[SHORT PROBLEM]
Please print the full listing exactly.

----

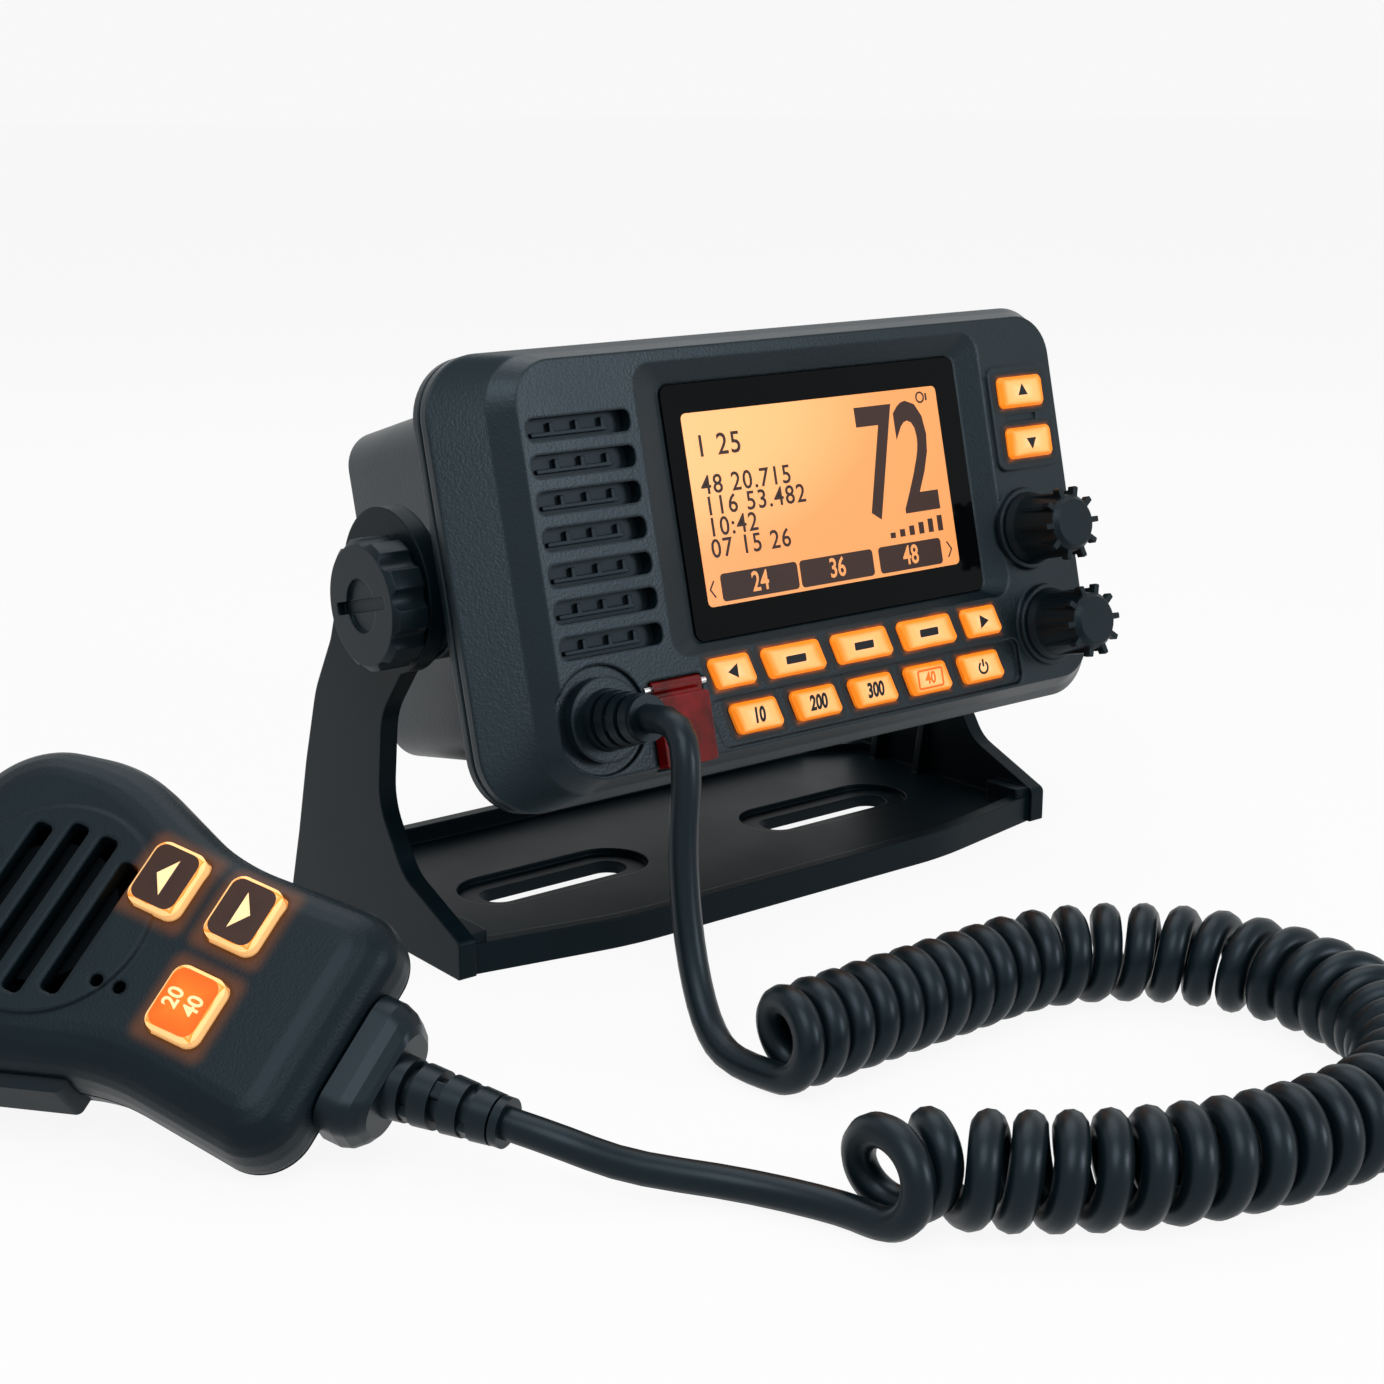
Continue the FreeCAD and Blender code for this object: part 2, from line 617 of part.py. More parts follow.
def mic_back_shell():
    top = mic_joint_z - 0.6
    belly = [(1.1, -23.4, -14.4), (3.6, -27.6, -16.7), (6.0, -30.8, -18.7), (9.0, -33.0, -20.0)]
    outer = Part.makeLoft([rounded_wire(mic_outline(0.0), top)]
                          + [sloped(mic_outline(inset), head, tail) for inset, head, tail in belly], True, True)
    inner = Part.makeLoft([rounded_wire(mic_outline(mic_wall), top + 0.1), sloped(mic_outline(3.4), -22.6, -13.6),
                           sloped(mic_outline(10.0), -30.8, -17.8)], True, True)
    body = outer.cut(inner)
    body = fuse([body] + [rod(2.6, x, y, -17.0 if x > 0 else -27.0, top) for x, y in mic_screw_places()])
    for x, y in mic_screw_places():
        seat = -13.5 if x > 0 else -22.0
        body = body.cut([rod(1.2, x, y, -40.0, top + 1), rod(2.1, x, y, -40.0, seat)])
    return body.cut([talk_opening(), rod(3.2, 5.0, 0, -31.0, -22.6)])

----

[WRITTEN SOLUTION]
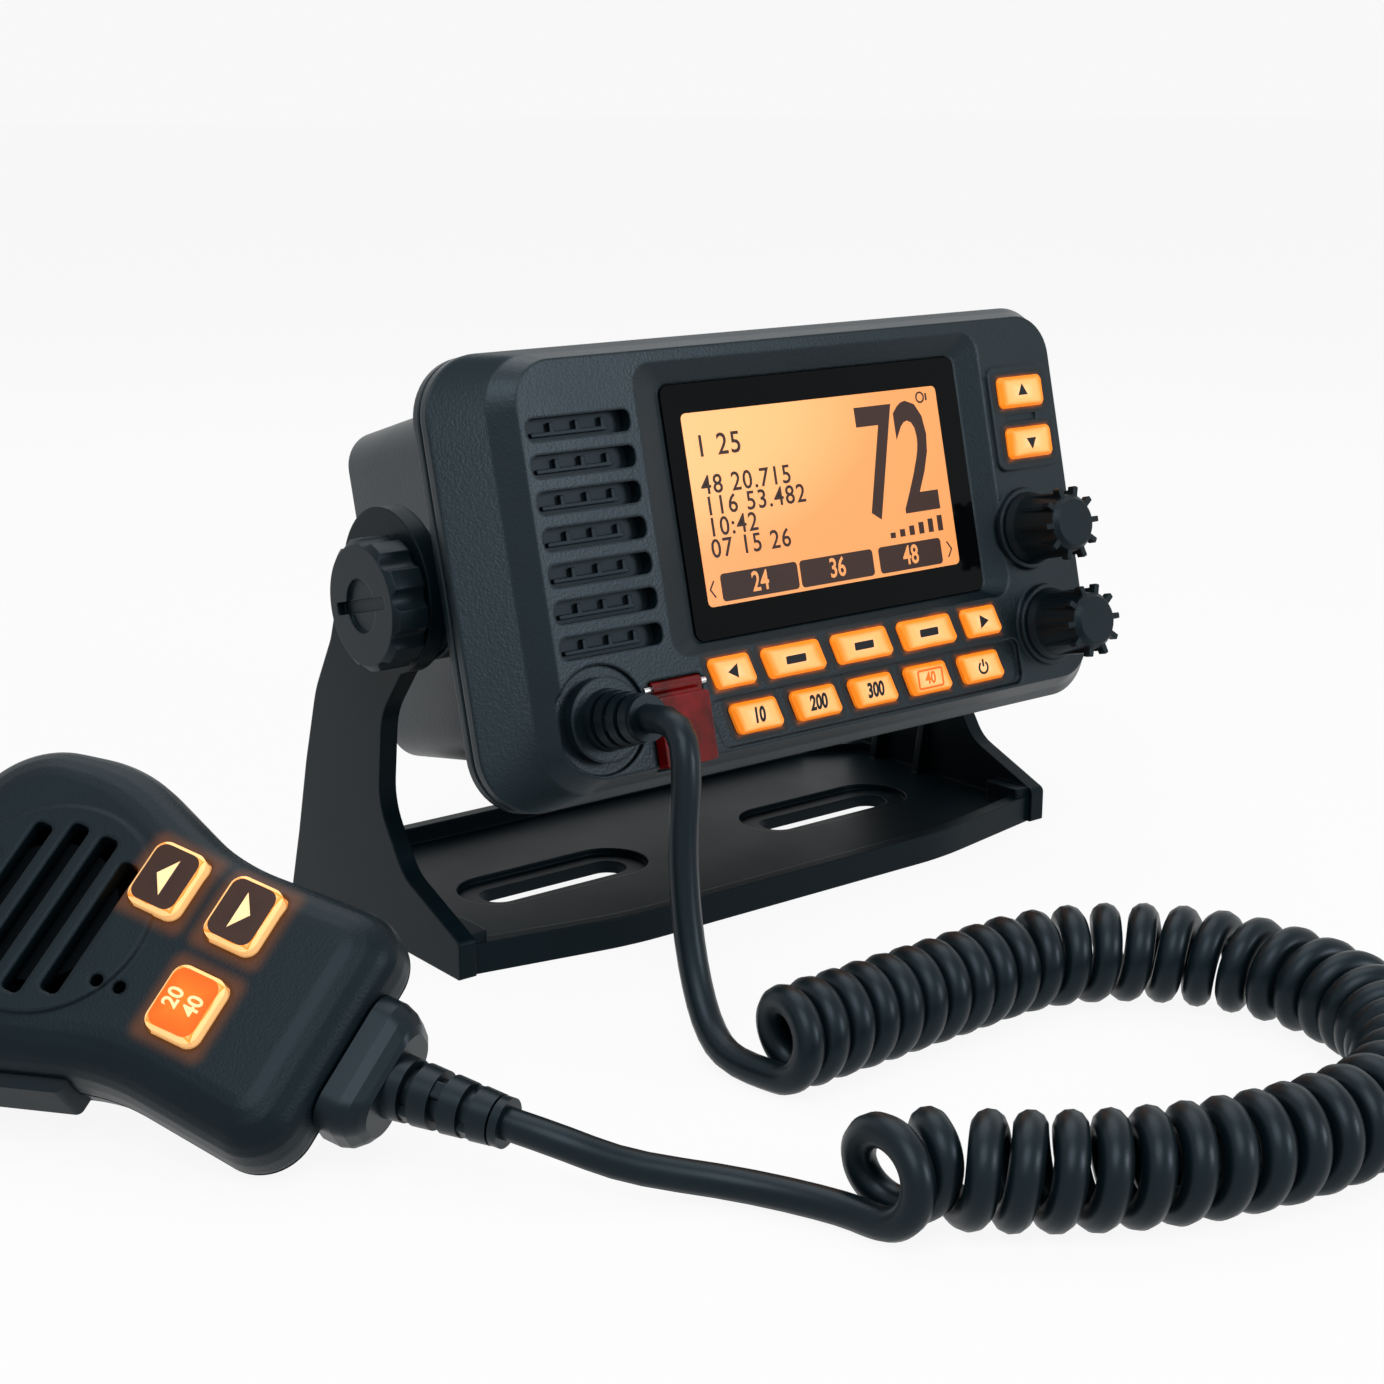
Continue the FreeCAD and Blender code for this object: part 2, from line 617 of part.py. More parts follow.
def mic_back_shell():
    top = mic_joint_z - 0.6
    belly = [(1.1, -23.4, -14.4), (3.6, -27.6, -16.7), (6.0, -30.8, -18.7), (9.0, -33.0, -20.0)]
    outer = Part.makeLoft([rounded_wire(mic_outline(0.0), top)]
                          + [sloped(mic_outline(inset), head, tail) for inset, head, tail in belly], True, True)
    inner = Part.makeLoft([rounded_wire(mic_outline(mic_wall), top + 0.1), sloped(mic_outline(3.4), -22.6, -13.6),
                           sloped(mic_outline(10.0), -30.8, -17.8)], True, True)
    body = outer.cut(inner)
    body = fuse([body] + [rod(2.6, x, y, -17.0 if x > 0 else -27.0, top) for x, y in mic_screw_places()])
    for x, y in mic_screw_places():
        seat = -13.5 if x > 0 else -22.0
        body = body.cut([rod(1.2, x, y, -40.0, top + 1), rod(2.1, x, y, -40.0, seat)])
    return body.cut([talk_opening(), rod(3.2, 5.0, 0, -31.0, -22.6)])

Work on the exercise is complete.